The Tribunal, Jaipur, under section 256(1) of the Income Tax Act has sought opinion of this court on the following question of law :

'Whether, on the facts and in the circumstances of the case, the Tribunal was justified in law in holding that generator set falls within the category defined in clause (xiii) of item 10A of Appendix-I of the Income Tax Rules, 1962, and as such is eligible for depreciation at the rate of 30 per cent ?'

2. The reference application pertains to the assessment years 1984-85, 1985-86 and 1987-88. The respondent-assessee is a company carrying on the business of re-rolling of stainless steel Pattas through hot and cold process. The assessee claimed depreciation on generator set at the rate of 30 per cent on the basis of item 10A in the depreciation schedule in Appendix-I. In the opinion of the assessing officer the generator set is not run on wind energy as such it is not covered by item at 10A and as such the higher depreciation was not permissible on that count. The assessing officer however, allowed the depreciation at the normal rate of 15 per cent on the generator set. The Commissioner (Appeals) confirmed the finding of the assessing officer. However, the Tribunal was of the view that the generator being a renewable energy device, the depreciation of 30 per cent was allowable. In order to appreciate the controversy involved, it will be convenient to extract the relevant entry at Item No. (xiii) of rule 10A of Appendix-I appended to Income Tax Rules, which reads as follows :

'Any special devices including electric generators and pumps running on wind energy.'

3. According to the rules of construction, where two or more words which are susceptible of analogous meaning are coupled together noscitur a sociis, they are understood to be used in their cognate sense. They take, as it were, their colour from each other, the meaning of the more general being restricted to a sense analogous to that of the less general. Thus, in our view the word 'electric generator' must be construed as ejusdem generis. The electric generator by itself generate electricity and, therefore, do not fall within the renewable energy devices. It is different from pumps run on wind energy, which falls within the renewable energy devices. Thus, it is erroneous to say that the condition 'run on wind energy' is also attached to electric generators.
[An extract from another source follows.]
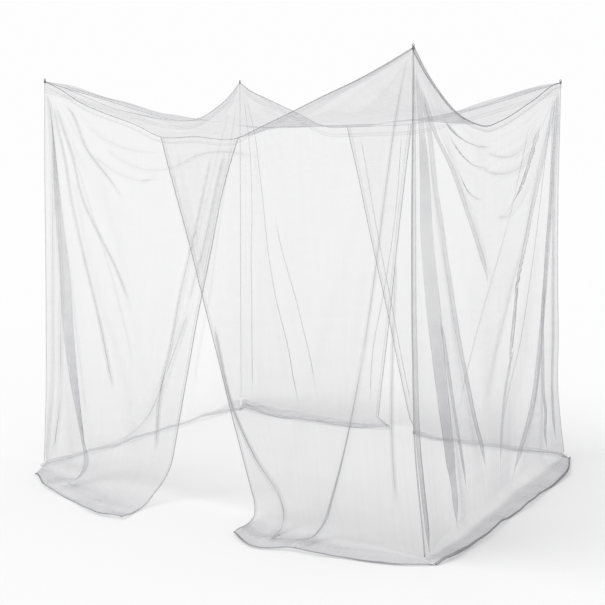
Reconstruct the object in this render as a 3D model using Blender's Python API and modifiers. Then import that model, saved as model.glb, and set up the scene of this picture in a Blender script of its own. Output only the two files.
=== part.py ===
"""Four-point mosquito net canopy, hung by its corners and puddled on the floor.

A maker cuts a roof, one panel for each short side and two overlapping curtains for each long
side. The panels hang from a heading tape sewn round the roof, and a loop is sewn to each corner.
Sizes are metres, +Z is up and +X runs along the long sides. The cloth sheets are grids bent to
their hanging shape and then given their thickness.
"""

import math
from collections import namedtuple

import bmesh
import bpy
import numpy as np
from mathutils import Vector

for old in list(bpy.data.objects):
    bpy.data.objects.remove(old, do_unlink=True)

# ---------------------------------------------------------------- driving sizes
LENGTH = 2.12  # roof, along X
WIDTH = 1.62  # roof, along Y
CLOTH = 0.0015  # thickness of the net sheet
TAPE_THICK = 0.0020
TAPE_DEPTH = {"front": 0.024, "back": 0.055, "left": 0.050, "right": 0.024}
TAPE_STANDS_OFF = 0.012  # tape's middle, outside the wall
TAPE_BELOW_SEAM = 0.006
ROOF_INSET = 0.004  # roof stops short of the walls
WALL_BELOW_SEAM = 0.006  # walls stop short of the roof
CORNER_INSET = 0.004  # walls stop short of each other at the corner seams
FLOOR_CLEAR = CLOTH / 2 + 0.0002  # height of the middle of a sheet that lies on the floor

LOOP_RADIUS = 0.0048  # middle of the cord loop at each corner
LOOP_CORD = 0.0014  # radius of the cord itself
LOOP_ABOVE = 0.0020  # gap between the sheets' corner and the loop

# ---------------------------------------------------------------- seams of the roof
# Each seam hangs between two corners: share of its length, height.
SEAM_FRONT = [(0.0, 1.955), (0.055, 1.915), (0.14, 1.836), (0.22, 1.782), (0.31, 1.726), (0.37, 1.677),
              (0.48, 1.670), (0.594, 1.664), (0.64, 1.700), (0.72, 1.763), (0.80, 1.828), (0.88, 1.889),
              (0.96, 1.960), (1.0, 2.000)]
SEAM_BACK = [(0.0, 2.045), (0.035, 1.995), (0.09, 1.945), (0.20, 1.850), (0.31, 1.756), (0.39, 1.751),
             (0.48, 1.755), (0.58, 1.761), (0.72, 1.814), (0.88, 1.898), (1.0, 1.960)]
SEAM_LEFT = [(0.0, 1.955), (0.26, 1.888), (0.43, 1.837), (0.61, 1.792), (0.68, 1.789), (0.78, 1.821),
             (0.84, 1.865), (0.94, 1.960), (1.0, 2.045)]
SEAM_RIGHT = [(0.0, 2.000), (0.04, 1.940), (0.11, 1.858), (0.21, 1.772), (0.33, 1.725), (0.40, 1.715),
              (0.52, 1.748), (0.72, 1.840), (0.94, 1.946), (1.0, 1.960)]
ROOF_LEVEL = 1.725  # the nearly flat middle of the roof
ROOF_PULL = 0.33  # how far from a seam its height still shows

Wall = namedtuple("Wall", "start along outward length seam")
WALLS = {
    "front": Wall((-LENGTH / 2, -WIDTH / 2), (1, 0), (0, -1), LENGTH, SEAM_FRONT),
    "back": Wall((-LENGTH / 2, WIDTH / 2), (1, 0), (0, 1), LENGTH, SEAM_BACK),
    "left": Wall((-LENGTH / 2, -WIDTH / 2), (0, 1), (-1, 0), WIDTH, SEAM_LEFT),
    "right": Wall((LENGTH / 2, -WIDTH / 2), (0, 1), (1, 0), WIDTH, SEAM_RIGHT),
}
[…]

Even grammatically neither, nor the word 'both' is used after the word 'pumps' in the relevant entry and this also clarifies that the condition 'running on' wind 'energy' is only attached to the word 'pumps' and not to the electric generators. A further reading of the entry shows that it is inclusive, it refers to two different items namely, electric generators and secondly the pumps running on wind energy. Thus, in our view the electric generator clearly falls under the renewable energy devices and the Tribunal has rightly allowed the depreciation at the rate of 30 per cent on the basis of item (10A), clause (xii), of Appendix-I of the Income Tax Rules, 1962.

4. The reference is accordingly answered in favour of the assessee and against the revenue.